LA VIEJA GUARDIA DE DON ÁLVARO DE BAZÁN







Estaba compuesta por don Miguel de Oquendo, don Pedro Valdés y don Juan Martínez de Recalde. Este último, almirante y segundo en el mando de la Grande y Felicísima Armada (la que los ingleses llamaron Armada Invencible para mofarse), a las órdenes del VII duque de Medina Sidonia.
El duque tuvo que aceptar el mando de la armada contra su voluntad a la muerte de don Álvaro de Bazán; no era marino, no entendía de barcos ni de combates navales y además se mareaba. Declinó cargo, pero su majestad Felipe II le ordenó que se dejase de coñas y se pusiese al frente de la armada que preparaba desde hacía dos años para invadir Inglaterra.
El trabajo administrativo del duque de Medina Sidonia (trabajo para el que sí estaba altamente cualificado) y su dinero particular (tal vez el principal motivo por el cual el Rey insistió en que tomase el mando de la armada) hicieron posible que una flota compuesta por ciento treinta barcos con diecinueve mil soldados a bordo zarpase de Lisboa al atardecer del 31 de mayo de 1588. Su misión era dirigirse a los Países Bajos donde debía embarcar para transportar hasta la Pérfida Albión a la mejor infantería del mundo: los Tercios de Flandes. Esos Tercios «cuyos soldados todo lo sufren en cualquier asalto… solo no sufren que les hablen alto» según dejó escrito uno de ellos, Calderón de la Barca.
Al entrar en aguas inglesas, la vieja guardia de don Álvaro de Bazán reunida con el de Medina Sidonia, propuso atacar al grueso de la armada inglesa que estaba retenida en el puerto de Plymouth por la marea baja y los vientos contrarios, y de donde no habría podido escapar. Era una ocasión inmejorable de devolverles a los hijos de la Pérfida Albión su visita a Cádiz y pagarle a Drake con su misma moneda. Pero el duque de Medina Sidonia, hombre más adecuado para la burocracia que para la acción, desconociendo con qué fuerzas tendría que enfrentarse y temiendo los daños que pudiese sufrir la armada a su cargo, dejó pasar esta oportunidad, se ciñó al pie de la letra al plan de Felipe II y puso rumbo a Flandes, para alivio del corsario inglés.
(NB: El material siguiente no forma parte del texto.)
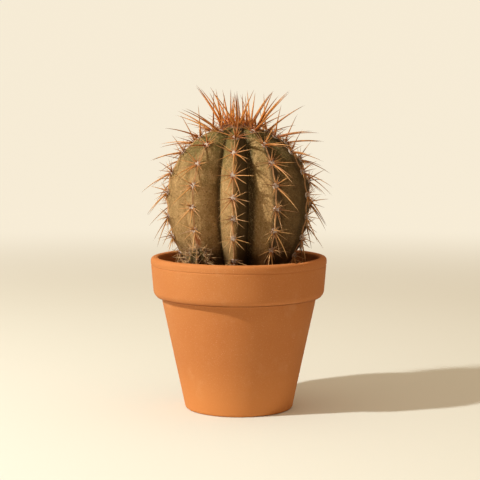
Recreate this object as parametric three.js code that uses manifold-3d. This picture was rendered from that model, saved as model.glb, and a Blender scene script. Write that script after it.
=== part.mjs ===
// A round barrel cactus in a terracotta pot. The pieces are the pot, its soil, the ribbed stem, one row of
// woolly areoles and spines along the crest of each rib, the young spines of the crown, and a pup at the
// stem's foot with spines of its own.
// Millimetres, +Z up. The origin is the middle of the pot's underside, and the front is towards -Y.
import * as THREE from "three";
import { mergeVertices } from "three/addons/utils/BufferGeometryUtils.js";
import Module from "manifold-3d";

const wasm = await Module();
wasm.setup();

const DEGREE = Math.PI / 180;
const GAP = 0.4; // between two pieces that touch

const POT = {
  height: 138.5,
  rimRadius: 80, // outside, at its widest
  lipRound: 4.6, // of the rim's top edge
  lipHeight: 6.5, // from the top down to the fine groove under the lip
  grooveDepth: 0.5,
  collarHeight: 39.5,
  collarFootRadius: 77,
  collarFootRound: 6,
  shoulderRadius: 69.8, // of the body, just under the collar
  baseRadius: 48.8,
  baseRound: 2.2,
  mouthRadius: 72.6, // inside, at the rim
  innerBaseRadius: 42,
  innerBaseRound: 5,
  floor: 9,
  drainRadius: 11,
  sides: 48,
};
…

 Las posteriores escaramuzas con la armada inglesa apenas consiguieron arañar a la Grande y Felicísima Armada. Fueron la defectuosa cartografía de las abruptas costas de Escocia e Irlanda y una serie de inusuales temporales encadenados quienes destruyeron a la armada española. Pero la derrota únicamente puede atribuirse al nepotismo endémico de nuestra nación, que, una vez más en esta ocasión, puso al más influyente por encima del más competente. La historia hubiese sido otra, sin lugar a dudas, de haber ostentado el mando de la armada el almirante Recalde; marino experto templado en la forja de don Álvaro de Bazán y que se había distinguido en muchas misiones. Entre ellas cabe destacar la protección de la Flota de Indias, la conquista de las islas Terceras a las órdenes de don Álvaro de Bazán, y el desembarco en Irlanda de mil quinientos voluntarios para apoyar a los católicos irlandeses alzados en armas contra los ingleses.
Tras el desastre, Recalde, acabó batiéndose con fuerzas superiores en número que no en espíritu hasta perder su Santa Ana, momento en el que transfirió su insignia al Santiago. Siguió con este galeón dando soporte a otros barcos españoles hasta que la armada quedó totalmente dispersa.
Falto de agua, entró el Santiago en un puerto irlandés donde esperaba encontrar auxilio, pero la fatalidad quiso que la plaza estuviese bajo dominio inglés. El almirante desembarcó a la temible infantería española bajo la cobertura de la no menos temible artillería de su galeón, y consiguió reaprovisionarse a base de verter sangre.
El Santiago abandonó el puerto, dejando sobre su estela un amargo e imborrable recuerdo en la memoria de los ingleses, y arribó a Coruña el 8 de octubre de 1588; quince días después moría el almirante con el alma herida por la derrota injustificable.
Al igual que muchos de nuestros héroes, Recalde emprendió el camino del olvido mientras su viuda las pasaba moradas para llevar su cuerpo hasta Bilbao, con el fin de darle sepultura en su ciudad natal, debido a que, como también es habitual en nuestro amado país, la familia del heroico marino estaba sumida en la ruina.
Pues eso, como ya dije en la presentación de «Fortuna de Mar», mi humilde reconocimiento y espero que también el de quienes sigan estas páginas para los que con su sacrificio y su valor contribuyeron a crear nuestra estirpe.